The First Defendant submits that the written agreement was too obscure to have validity as a valid contract, and if the sums transferred were a failed gift, the claim has not been pleaded as a resulting trust and it would be unjust to the charity to have to repay them. It seems that the charity has wound down its fund raising initiatives since June 2006, and has a number of creditors.
For the reasons given in reaching the conclusions on the first issue, in my judgment in the case of both transactions neither was intended to be a gift and the legal principles to be considered are not those relating to intended gifts that fail for one reason or another. The First Defendant was either aware or should have been aware that under the arrangements stipulated by the Claimant these sums were repayable.

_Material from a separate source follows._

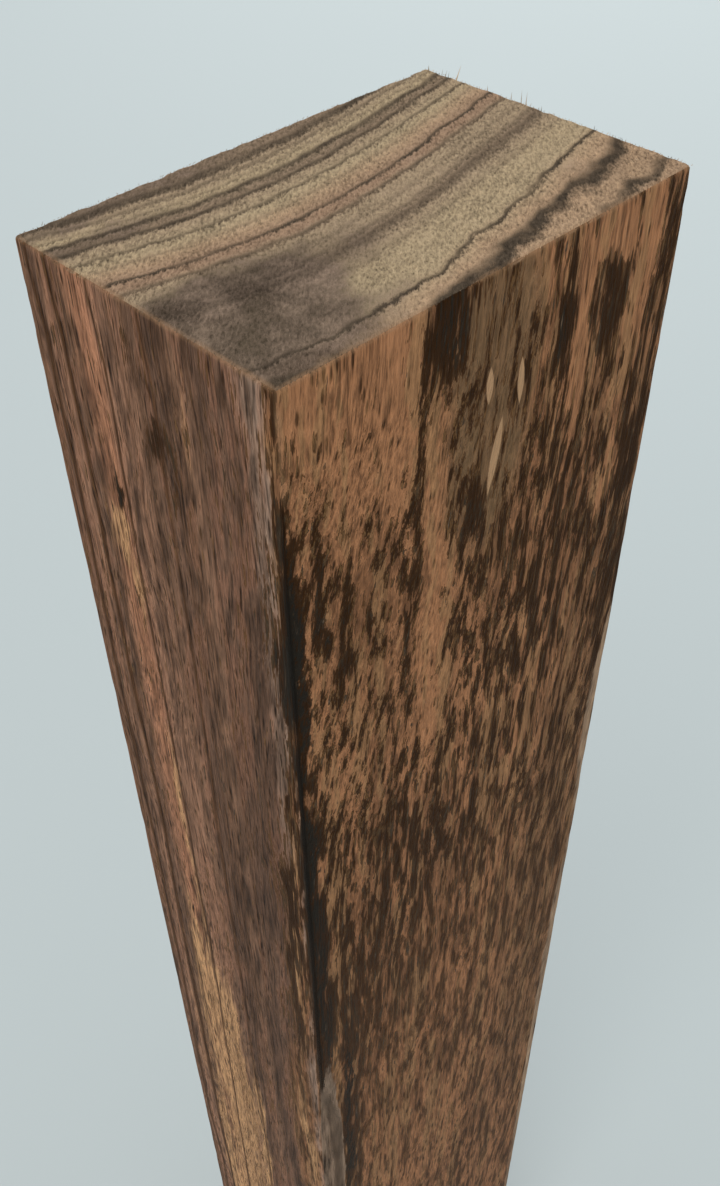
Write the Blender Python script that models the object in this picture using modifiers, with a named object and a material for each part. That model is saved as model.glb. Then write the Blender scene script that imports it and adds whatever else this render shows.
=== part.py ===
"""A sawn bocote blank: one straight stick of striped hardwood, cut square at both ends.

Metres, +Z up along the grain. The origin is the middle of the lower end, which the blank stands on.
X runs along the wide faces and Y along the narrow ones. A depth is measured down from the top end.
Run it from the text editor, or with blender --background --python part.py.
"""

from collections import namedtuple
from math import hypot

import bmesh
import bpy
from mathutils import Matrix, Vector, noise

INCH = 0.0254
MM = 0.001

# Driving sizes: a stock blank 2 inches wide, 1.3 inches thick and 12 inches long.
WIDTH = 2.0 * INCH
THICKNESS = 1.3 * INCH
LENGTH = 12.0 * INCH

# Rounding that handling has left on every arris.
EASED = 0.35 * MM
EASED_SEGMENTS = 2

# The long arrises that are torn, as signs of X and Y: the near one, the right one and the far one.
NEAR = (-1, -1)
RIGHT = (1, -1)
FAR = (1, 1)

# A tear is a stretch of arris that has split away along the grain and left a rough slope.
# on_wide and on_narrow are how far it reaches onto the wide and the narrow face.
Tear = namedtuple("Tear", "arris on_wide on_narrow top bottom fade")
TEARS = (
    Tear(NEAR, 3.4 * MM, 1.3 * MM, 97 * MM, 232 * MM, 30 * MM),
    Tear(RIGHT, 1.0 * MM, 0.16 * MM, 36 * MM, 48 * MM, 5 * MM),
    Tear(RIGHT, 2.1 * MM, 0.22 * MM, 54 * MM, 98 * MM, 16 * MM),
    Tear(RIGHT, 1.8 * MM, 0.20 * MM, 99 * MM, 251 * MM, 12 * MM),
    Tear(FAR, 1.6 * MM, 1.1 * MM, 148 * MM, 205 * MM, 14 * MM),
)
TEAR_STEP_ALONG = 3.0 * MM
TEAR_STEPS_ACROSS = 6
TEAR_ROUGHNESS = 0.16
TEAR_GRAIN_ACROSS = 0.9 * MM
TEAR_GRAIN_ALONG = 11.0 * MM
# Where a tear hasn't begun, its cutter stays this share of the full bite outside the arris.
TEAR_CLEARANCE = 0.25
CUTTER_REACH = 3.0 * MM

# A chip is a short notch where an arris has lost a splinter. Its place is in shares of the
# half width and the half thickness, then a depth, and its size is a length along each axis.
Chip = namedtuple("Chip", "x_share y_share depth size")
CHIPS = (
    Chip(1.0, -1.0, 3.4 * MM, (0.7 * MM, 0.7 * MM, 2.6 * MM)),
    Chip(-1.0, 1.0, 71.0 * MM, (0.5 * MM, 0.5 * MM, 7.0 * MM)),
    Chip(1.0, 1.0, 27.0 * MM, (1.2 * MM, 0.9 * MM, 9.0 * MM)),
    Chip(1.0, 0.84, 0.1 * MM, (0.9 * MM, 1.9 * MM, 1.4 * MM)),
    Chip(1.0, 0.31, 0.0 * MM, (0.8 * MM, 1.3 * MM, 1.2 * MM)),
    Chip(-0.48, 1.0, 0.0 * MM, (1.1 * MM, 0.6 * MM, 1.0 * MM)),
    Chip(1.0, 0.15, 304.6 * MM, (0.9 * MM, 2.1 * MM, 2.0 * MM)),
    Chip(-0.4, -1.0, 304.7 * MM, (2.4 * MM, 0.9 * MM, 1.7 * MM)),
)

WOOD_COLOUR = (0.20, 0.105, 0.055, 1.0)
WOOD_ROUGHNESS = 0.68


def clear_scene():
    """Starts from an empty scene."""
    for old in list(bpy.data.objects):
        bpy.data.objects.remove(old, do_unlink=True)


def new_collection(name):
    collection = bpy.data.collections.new(name)
    bpy.context.scene.collection.children.link(collection)
    return collection


def new_object(name, mesh_builder, collection):
    """Turns a bmesh into a named object of the collection."""
    mesh = bpy.data.meshes.new(name)
    mesh_builder.to_mesh(mesh)
    mesh_builder.free()
    made = bpy.data.objects.new(name, mesh)
    collection.objects.link(made)
    return made


def wood_material():
    material = bpy.data.materials.new("bocote")
    material.use_nodes = True
    shader = material.node_tree.nodes["Principled BSDF"]
    shader.inputs["Base Color"].default_value = WOOD_COLOUR
    shader.inputs["Roughness"].default_value = WOOD_ROUGHNESS
    shader.inputs["Metallic"].default_value = 0.0
    return material


def as_cutter(cutter):
    """A cutter is only drawn as wire, and is no part of the blank."""
    cutter.hide_render = True
    cutter.display_type = "WIRE"
    return cutter


def arris_point(arris, depth):
    """The point of a long arris that lies this far below the top end."""
    return Vector((arris[0] * WIDTH / 2, arris[1] * THICKNESS / 2, LENGTH - depth))


def smooth_step(share):
    share = min(max(share, 0.0), 1.0)
    return share * share * (3.0 - 2.0 * share)


def tear_bite(tear, depth, across):
    """How far inside the arris the torn surface lies, at a depth and a place across it."""
    full = 1.0 / hypot(1.0 / tear.on_wide, 1.0 / tear.on_narrow)
    opening = smooth_step((depth - tear.top) / tear.fade)
    closing = smooth_step((tear.bottom - depth) / tear.fade)
    grain = noise.noise(Vector((across / TEAR_GRAIN_ACROSS, tear.top / MM, depth / TEAR_GRAIN_ALONG)))
    present = opening * closing
    return full * (present * (1.0 + TEAR_ROUGHNESS * grain) - TEAR_CLEARANCE * (1.0 - present))


def tear_cutter(index, tear, collection):
    """A slab whose inner face is the torn surface. It leans across the arris and runs along it."""
    outward = Vector((tear.arris[0] / tear.on_wide, tear.arris[1] / tear.on_narrow, 0.0)).normalized()
    sideways = Vector((0.0, 0.0, 1.0)).cross(outward)
    half_across = hypot(tear.on_wide, tear.on_narrow)
    run = tear.bottom - tear.top
    steps_along = round(run / TEAR_STEP_ALONG)

    slab = bmesh.new()
    bmesh.ops.create_grid(slab, x_segments=TEAR_STEPS_ACROSS, y_segments=steps_along, size=1.0)
    middle = arris_point(tear.arris, (tear.top + tear.bottom) / 2)
    for vertex in slab.verts:
        across = vertex.co.x * half_across
        depth = (tear.top + tear.bottom) / 2 - vertex.co.y * run / 2
        bite = tear_bite(tear, depth, across)
        along = Vector((0.0, 0.0, vertex.co.y * run / 2))
        vertex.co = middle + sideways * across + along - outward * bite

    outer = bmesh.ops.extrude_face_region(slab, geom=slab.faces[:])["geom"]
    moved = [item for item in outer if isinstance(item, bmesh.types.BMVert)]
    bmesh.ops.translate(slab, verts=moved, vec=outward * CUTTER_REACH)
    bmesh.ops.recalc_face_normals(slab, faces=slab.faces[:])
    return as_cutter(new_object(f"tear_cutter_{index}", slab, collection))


def chip_cutter(index, chip, collection):
    """A small rough ball, drawn out along the grain, that bites a notch out of an edge."""
    ball = bmesh.new()
    bmesh.ops.create_icosphere(ball, subdivisions=2, radius=0.5, matrix=Matrix.Diagonal((*chip.size, 1.0)))
    cutter = as_cutter(new_object(f"chip_cutter_{index}", ball, collection))
    cutter.location = (
        chip.x_share * WIDTH / 2,
        chip.y_share * THICKNESS / 2,
        LENGTH - chip.depth,
    )
    return cutter


def blank_body(collection):
    """The sawn stick itself, standing on its lower end, with every arris a little rounded."""
    stick = bmesh.new()
    bmesh.ops.create_cube(stick, size=1.0)
    bmesh.ops.scale(stick, vec=(WIDTH, THICKNESS, LENGTH), verts=stick.verts[:])
    body = new_object("blank", stick, collection)
    body.location = (0.0, 0.0, LENGTH / 2)
    body.data.materials.append(wood_material())

    easing = body.modifiers.new("eased arrises", "BEVEL")
    easing.width = EASED
    easing.segments = EASED_SEGMENTS
    return body


def cut_away(body, cutters):
    """Takes the cutters' shapes out of the stick."""
    cut = body.modifiers.new("tears and chips", "BOOLEAN")
    cut.operation = "DIFFERENCE"
    cut.operand_type = "COLLECTION"
    cut.collection = cutters
    cut.solver = "EXACT"


def build():
    clear_scene()
    parts = new_collection("bocote_blank")
    cutters = new_collection("cutters")
    cutters.hide_render = True

    body = blank_body(parts)
    for index, tear in enumerate(TEARS):
        tear_cutter(index, tear, cutters)
    for index, chip in enumerate(CHIPS):
        chip_cutter(index, chip, cutters)
    cut_away(body, cutters)


build()
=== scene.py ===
"""The looks of a sawn bocote blank: its striped, mottled wood, rough end grain and loose fibres.

Everything is in metres in the frame of the solid model. Patterns are worked out in millimetres.
u runs along the wide face from the left arris, v from the back wide face to the front one,
and depth runs down from the top end.
"""

from math import radians

import bpy
import numpy as np
from mathutils import Euler, Matrix, Vector, noise

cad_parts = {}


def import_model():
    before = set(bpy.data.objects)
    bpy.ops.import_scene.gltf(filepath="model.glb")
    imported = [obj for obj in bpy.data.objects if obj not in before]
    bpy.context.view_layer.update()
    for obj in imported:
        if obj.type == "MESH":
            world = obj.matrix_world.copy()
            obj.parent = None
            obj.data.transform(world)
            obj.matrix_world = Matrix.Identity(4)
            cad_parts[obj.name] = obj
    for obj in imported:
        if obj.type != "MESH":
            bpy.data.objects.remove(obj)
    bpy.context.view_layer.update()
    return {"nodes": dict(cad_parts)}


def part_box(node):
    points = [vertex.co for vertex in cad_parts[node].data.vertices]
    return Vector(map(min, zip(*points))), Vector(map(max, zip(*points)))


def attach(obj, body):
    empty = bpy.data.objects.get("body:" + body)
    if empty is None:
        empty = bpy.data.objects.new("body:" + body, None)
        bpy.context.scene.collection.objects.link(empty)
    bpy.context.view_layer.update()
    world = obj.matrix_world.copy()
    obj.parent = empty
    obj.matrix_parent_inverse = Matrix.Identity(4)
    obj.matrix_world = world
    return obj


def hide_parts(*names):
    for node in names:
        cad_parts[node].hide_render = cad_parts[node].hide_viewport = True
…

I am conscious that the Second and Third Defendants have personal responsibility for the repayment of these sums by reason of their position as trustees, although they were not party to the terms in which the funds were received or any breach of personal obligation to the Claimant. However, they relied on the First Defendant’s efforts as fund raiser and director for the Trust when it was active and they must take the failures along with the successes, the rough with the smooth. I imagine that there is an apposite Yiddish phrase.
The fact that the charity instantaneously transferred the funds to Israel does not make it unjust that they should have to repay them. There is no reason now that its legal obligations have been made clear that it cannot revive its fund raising activities to meet them.
I accordingly find for the Claimant on both issues.
Postscript
I would hope that the bitter controversy this claim has created within the synagogues of Stamford Hill will now abate. The court has not been diverted into engaging with mutual recriminations of unethical behaviour, and has no authority in theological matters. It is, perhaps, possible to draw back from the turmoil of litigation and conclude that both sides may well have thought at the time that they were behaving in the best interest of the charity: the First Defendant in seeking and the Claimant in giving short-term support.